An artwork of Picasso is at display at the UCCA Center for Contemporary Art in Beijing, on June 15, 2019. Photo: VCG
It is the closest that anyone outside the super rich is ever likely to get to owning a painting by Picasso.
A canvas by the Spanish master worth more than 1 million euros ($1.1 million) is to be raffled off for charity.
Anyone buying a 100-euro ($110) ticket in the international draw has a one-in-200,000 chance of winning a still life of a stylized glass of absinthe and a newspaper Picasso created in 1921.
The draw, whose proceeds will go to the charity CARE to combat poverty in Africa, was launched at the Picasso Museum in Paris Tuesday.
The last time the organizers held one, six years ago, Picasso's
Man with Opera Hat was won by a 25-year-old Pittsburgh fire safety official, Jeffrey Gonano, who was looking for something to decorate his home.
The 5 million euros raised went to help preserve the ancient city of Tyre in Lebanon.

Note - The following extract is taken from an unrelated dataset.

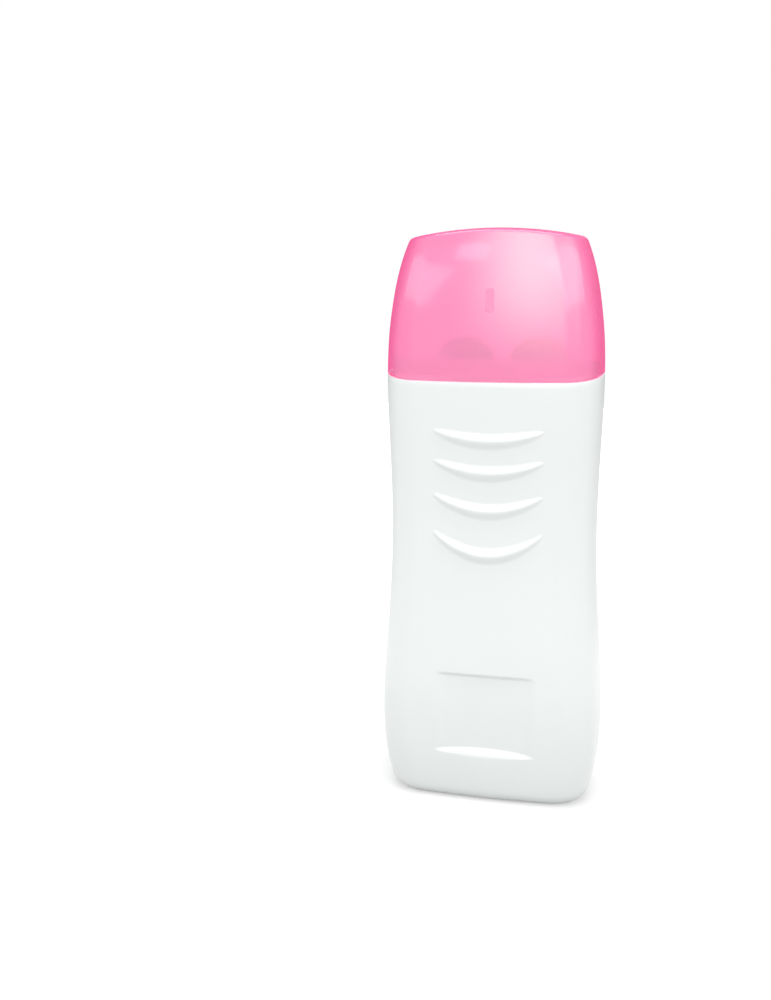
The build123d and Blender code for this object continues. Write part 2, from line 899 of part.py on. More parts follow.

"Art and charity usually come together at gala dinners, where a few [wealthy] people fork out millionaire sums for a painting," said Peri Cochin, the French television producer behind the draw.
She hopes to raise up to 19 million euros for CARE from the new raffle: 50,000 people - mostly from the US, the UK, Mexico and Brazil - took part in the last draw.
The painting this time comes from the billionaire Lebanese-born collector David Nahmad, who has one of the biggest private collection of Picassos in the world.
He will get 1 million euros from the draw with the rest going to the charity.
Picasso Museum director Laurent le Bon said the painting comes from a period when Picasso "synthesized the realist and cubist currents" of his work.
The draw, which is being run through the 1picasso100euros.com website, will take place in Paris on January 6.